Multi-trait genomic prediction improves selection accuracy for enhancing seed mineral concentrations in pea (Pisum sativum L.)

Authors: ATANDA, SIKIRU - North Dakota State University; STEFFES, JENNA - North Dakota State University; LAN, YANG - North Dakota State University; AL BARI, MD ABDULLAH - North Dakota State University; KIM, JEONGHWA - North Dakota State University; MORALES, MARIO - North Dakota State University; JOHNSON, JOSEPHINE - North Dakota State University; SALUDARES, RICA - North Dakota State University; WORRAL, HANNAH - North Dakota State University; PICHE, LISA - North Dakota State University; ROSS, ANDREW - North Dakota State University; Grusak, Michael; Coyne, Clarice - Clare; McGee, Rebecca; RAO, JIAJIA - North Dakota State University; BANDILLO, NONOY - North Dakota State University

Submitted to: The Plant Genome
Publication Type: Peer Reviewed Journal
Publication Acceptance Date: 8/10/2022
Publication Date: 10/3/2022
Citation: Atanda, S.A., Steffes, J., Lan, Y., Al Bari, M., Kim, J., Morales, M., Johnson, J., Saludares, R.A., Worral, H., Piche, L., Ross, A., Grusak, M.A., Coyne, C.J., McGee, R.J., Rao, J., Bandillo, N. 2022. Multi-trait genomic prediction improves selection accuracy for enhancing seed mineral concentrations in pea (Pisum sativum L.). The Plant Genome. 2022. Article e20260. https://doi.org/10.1002/tpg2.20260.
DOI: https://doi.org/10.1002/tpg2.20260

Interpretive Summary: Plant breeders are continually working to develop new varieties of nutritious and high yielding peas for farmers to grow and grocers to sell. Because nutritional traits are controlled by numerous genes, plant breeders have developed mathematical modeling approaches to predict gene combinations that will provide nutritional trait improvement. In this study, we tested different ways to associate the pea trait data with gene locations and whether these could improve the predictive ability of different breeding models. Our results identified new approaches that should enable breeders to more effectively and efficiently make improvements in these complex plant traits and release more nutritious pea varieties to farmers and ultimately consumers.

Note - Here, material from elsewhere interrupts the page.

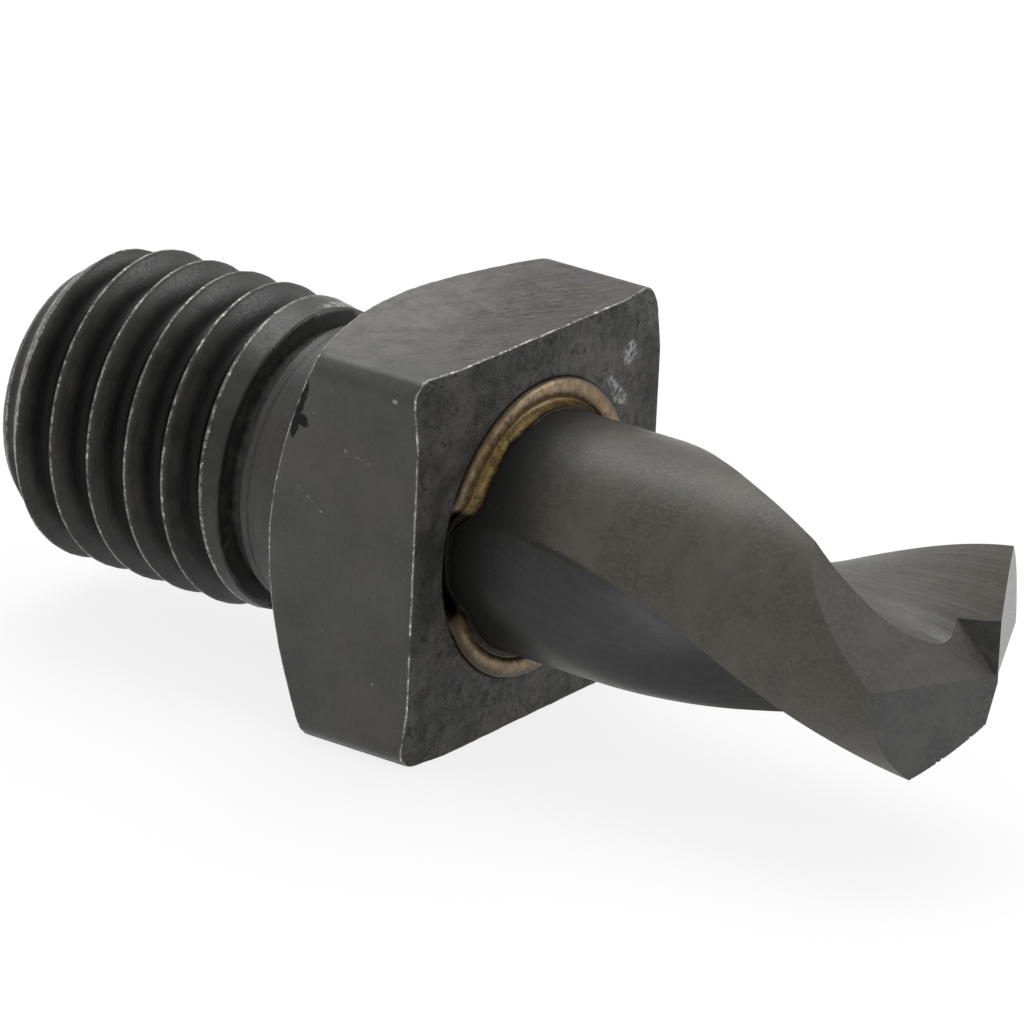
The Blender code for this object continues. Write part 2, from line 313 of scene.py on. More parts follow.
# Rows of points follow the helix, so each row keeps its place between root and crest. Rows past
# either end fold inwards over its face, which a point at its centre closes.
def makeThread(materials):
    s = threadSizes
    columns = s["columns"]
    lift = s["rowsPerTurn"]
    angle = np.arange(columns) * tau / columns
    half = lift // 2
    out = [0.5 * (1 - (1 - step / half) ** s["crowding"]) for step in range(half + 1)]
    shares = np.array(out[:-1] + [1 - share for share in reversed(out[1:])])
    top = s["reliefStart"]
    foldRun = s["foldTurns"] * s["pitch"]
    turnCount = ceil((top - endFace + foldRun) / s["pitch"] + s["foldTurns"])
    start = endFace - s["pitch"] * s["leadShare"] - foldRun
    rows = np.concatenate([shares + turn for turn in range(turnCount)])
    height = start + s["pitch"] * (rows[:, None] + angle[None, :] / tau)
    for edge in (endFace, endFace + s["chamferRun"], s["taperStart"], top):
        nearest = np.argmin(np.abs(height - edge), axis=0)
        height[nearest, np.arange(columns)] = edge
    inside = np.clip(height, endFace, top)
    radius, gap = threadRadius(angle[None, :], inside)
    points = ringPoints(angle, radius, inside)
    wear = easeStep(*s["wearOn"], gap) * (1 - easeStep(*s["wearOff"], gap))
    wear = wear * easeStep(endFace - 0.01, endFace + 0.2, inside)
    ragged = noiseAt(points, 5.0, 1) + 0.6 * noiseAt(points, 14.0, 2)
    radius = radius + s["burr"] * (ragged - s["burrShift"]) * easeStep(-0.1, 0.03, gap)
    fold = np.maximum(endFace - height, height - top) / (foldRun * s["foldMargin"])
    radius = radius * (1 - np.clip(fold, 0, s["foldMost"]))
    points = ringPoints(angle, radius, inside)
    count = len(rows)
    faces = skinFaces(count, columns, lift)
    rearRing = list(range(columns)) + [row * columns for row in range(lift, 0, -1)]
    frontRing = [(count - 1) * columns + column for column in range(columns)]
    frontRing += [(count - 1 - row) * columns + columns - 1 for row in range(1, lift + 1)]
    rearCentre, frontCentre = count * columns, count * columns + 1
    for ring, centre in ((rearRing[::-1], rearCentre), (frontRing, frontCentre)):
        faces += [(centre, ring[index - 1], ring[index]) for index in range(len(ring))]
    flat = np.vstack((points.reshape(-1, 3), [[0, 0, endFace], [0, 0, top]]))
    marks = {
        "wear": np.append(wear, [0, 0]),
        # how far a point lies down in a groove, where shade is painted
        "groove": np.append(easeStep(0.0, 0.5, -gap), [0, 0]),
        # the relief groove past the thread, which takes the dull black of painted shade
        "deep": np.append(easeStep(0.0, 0.01, height - top), [0, 1]),
    }
    return meshPiece("threaded_shank", flat, faces, marks, materials)


# Square collar, neck and mouth

collarSizes = dict(
    length=3.50,
    cornerRadius=5.28,
    rearFaceRadius=3.70,
    seatRadius=3.22,
    seatRise=0.05,
    frontFaceRadius=4.60,
    rearChamferAngle=radians(31),
    frontChamferAngle=radians(12),
    neckRadius=2.75,
    neckFillet=0.15,
    mouthRadius=2.94,
    mouthDepth=0.96,
    socketRadius=2.45,
    socketDepth=3.30,
    socketPoint=4.77,
    core=0.02,
    overlap=0.03,
    reliefSlope=0.03,
    leastChamfer=0.05,
    crowdedFrom=radians(39),
    flatColumns=48,
    cornerColumns=16,
    guard=0.03,
    mostRounding=0.42,
    mostGuard=0.48,
    raggedEdge=0.018,
    raggedShift=0.35,
    cornerBlend=0.15,
    arrisWidth=radians(0.35),
    arrisWear=0.2,
    neckLineAt=0.17,
    neckLineWidth=0.05,
    neckLineDepth=0.02,
    residueRadius=3.22,
    residueWidth=0.26,
    residueFade=8,
    residueArcs=((40, 60, 1.0), (4, 12, 0.8), (196, 236, 0.45)),
    residueSpot=(2.80, 2.75, 0.42),
)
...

Technical Abstract: The superiority of multi-trait genomic selection (MT-GS) over univariate genomic selection (UNI-GS) can be improved by redesigning the phenotyping strategy. In this study, we used about 300 advanced breeding lines from North Dakota State University (NDSU) pulse breeding program and about 200 USDA accessions evaluated for ten nutritional traits to assess the efficiency of sparse testing in MT-GS. Our results showed that sparse phenotyping using MT-GS consistently outperformed UNI-GS when compared to partially balanced phenotyping using MT-GS. This strategy can be further extended to multi-environment multi-trait GS to improve prediction performance and reduce the cost of phenotyping and time-consuming data collection process. Given that MT-GS relies on borrowing information from genetically correlated traits and relatives, consideration should be given to trait combinations in the training and prediction sets to improve model parameters estimate and ultimately prediction performance. Our results point to heritability and genetic correlation between traits as possible parameters to achieve this objective.